Similarly, in $\mathbb{R}^3$, a point is in the interior of a convex polyhedron if it is on the same side of each polygon as the mean of all the vertices.

in $\mathbb{R}^n$, a point is in the interior of a convex polyhedron if it is on the same side of each polygon as the mean of all the vertices.

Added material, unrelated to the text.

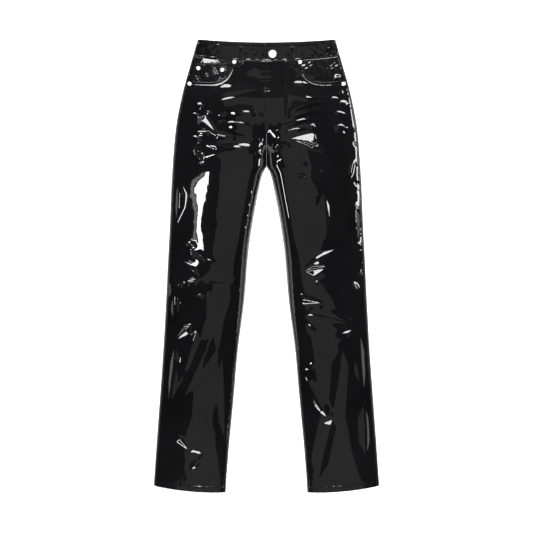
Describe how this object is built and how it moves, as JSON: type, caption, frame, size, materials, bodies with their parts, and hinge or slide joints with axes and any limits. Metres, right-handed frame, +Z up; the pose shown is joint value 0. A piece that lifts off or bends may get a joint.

So, if the equation of the $i$-th polygon making up the polyhedron is $\sum_{k=1}^n a_{i,k}x_k = d_i$, then the condition for a point $P = (p_1, ..., p_n)$ to be inside is that $sign(\sum_{k=1}^n a_{i,k}p_k- d_i) =sign(\sum_{k=1}^n a_{i,k}c_k- d_i) $, where $C =(c_1, ..., c_n) $ is any point known to be inside the polyhedron, such as the mean of all the vertices.

Answer 3

Given $n+1$ affinely independent vertices $v_1,...,v_n,$ that is,

$$\det(v_2-v_1, ..., v_{n+1}-v_1) \neq 0,$$

the simplex that spans the vertices is parameterized as such:

$$p(u_1,...,u_n)= v_1+\sum_{i=1}^{n} (v_{i+1}-v_1) u_i$$ where each $u_i \geq 0$ and $\sum_{i=1}^{n} u_i \leq 1.$ Intuitively, what we are doing here is setting an initial vertex $v_1$ and adding nonnegative scalar multiples of the vectors between $v_1$ and $v_{i+1}$ for each $2 \leq i \leq n.$ The latter sum condition imposed on the scalars is necessary because if we didn't have that restriction, we would not have the triangular face spanned by $v_2,...,v_{n+1},$ and you would actually be parameterizing an unbounded region in that case.

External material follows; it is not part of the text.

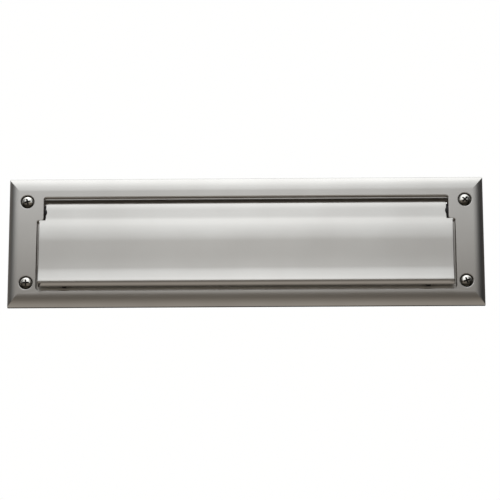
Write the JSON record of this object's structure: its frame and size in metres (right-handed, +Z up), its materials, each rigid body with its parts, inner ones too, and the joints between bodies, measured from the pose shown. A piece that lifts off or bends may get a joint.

Now to get a point in the interior of the $n$ simplex, we need $\sum_{i=1}^{n} u_i < 1$ and all $u_i>0$ because $\sum_{i=1}^{n} u_i = 1$ or $u_i = 0$ would result in you parameterizing the triangular faces.

Answer 4

Your last hypothesis on a linear combination of the given vectors is .. on the right track. Since you are asking to provide an intuitive explanation let's go by steps.
Consider the two vectors $\mathbf a$ and $\mathbf b$ as position vectors with respect to $O$: so they individuate two points $A$ and $B$ in the given reference system.
Now

• you should akready know that $\mathbf {r} = \lambda \mathbf {a} +(1-\lambda) \mathbf {b}$ ($\mathbf r$ being the vector $(x,y,z)$ as per your notation and $\lambda$ a scalar) represents a line through $A,B$, and that when $0 \leq \lambda \leq 1$ you get the segment $[A,B]$. That is the same as $$ \mathbf{r} = \lambda \mathbf{a} + \mu \mathbf{b}\quad \left| {\;\left\{ \begin{gathered} 0 \leqslant \lambda ,\mu \left( { \leqslant 1} \right) \hfill \\ \lambda + \mu = 1 \hfill \\ \end{gathered} \right.} \right. $$
• if you replace $\lambda + \mu = 1$ with $\lambda + \mu \leqslant 1$ then you clearly get the points inside (and on the border of) the triangle $\triangle OAB$ ;
• once the above is clear, you can get that $$ \mathbf{r} = \lambda \mathbf{a} + \mu \mathbf{b} + \nu \mathbf{c}\quad \left| {\;\left\{ \begin{gathered} 0 \leqslant \lambda ,\mu ,\nu \left( { \leqslant 1} \right) \hfill \\ \lambda + \mu + \nu = 1 \hfill \\ \end{gathered} \right.} \right. $$ represents the triangle $\triangle ABC$ ($\mathbf{r} - \mathbf{a} = \left( {\lambda + \mu + \nu - 1} \right)\mathbf{a} + \mu \left( {\mathbf{b} - \mathbf{a}} \right) + \nu \left( {\mathbf{c} - \mathbf{a}} \right) $), and that putting instead $\lambda + \mu + \nu \leq 1$ is the result you are looking for.

Answer 5

One approach to this problem is to express the point $\mathbf r$ in barycentric coordinates. For a tetrahedron with vertices $\mathbf r_k$, $1\le k\le4$, the barycentric coordinates of a point $\mathbf r$ relative to the tetrahedron are a set of four scalars $\lambda_k$ such that $\sum_k\lambda_k=1$ and $\sum_k\lambda_k\mathbf r_k=\mathbf r$. If any $\lambda_k\lt0$, then $\mathbf r$ lies outside of the tetrahedron. These coordinates can be interpreted as signed ratios of volumes. Another way of looking at them is as weights in a weighted average of the vertices.

Following the construction described in the above-cited Wikipedia article, converting from Cartesian to barycentric coordinates amounts to solving a system of linear equations that can be written in vector form as $$\mathbf r=\mathbf R\mathbf\lambda,$$ where $\mathbf\lambda=(\lambda_1,\lambda_2,\lambda_3\lambda_4)^T$ is the vector of barycentric coordinates and $\mathbf R=(\mathbf r_1\mid\mathbf r_2\mid\mathbf r_3\mid\mathbf r_4)$. If we add the constraint that the sum of the coordinates is $1$, this becomes $$\pmatrix{x_1&x_2&x_3&x_4\\y_1&y_2&y_3&y_4\\z_1&z_2&z_3&z_4\\1&1&1&1}\mathbf\lambda=\pmatrix{x\\y\\z\\1}.$$ The vertices of the tetrahedron are assumed to be non-coplanar, so the matrix on the left is invertible, thus computing the barycentric coordinates amounts to inverting the matrix.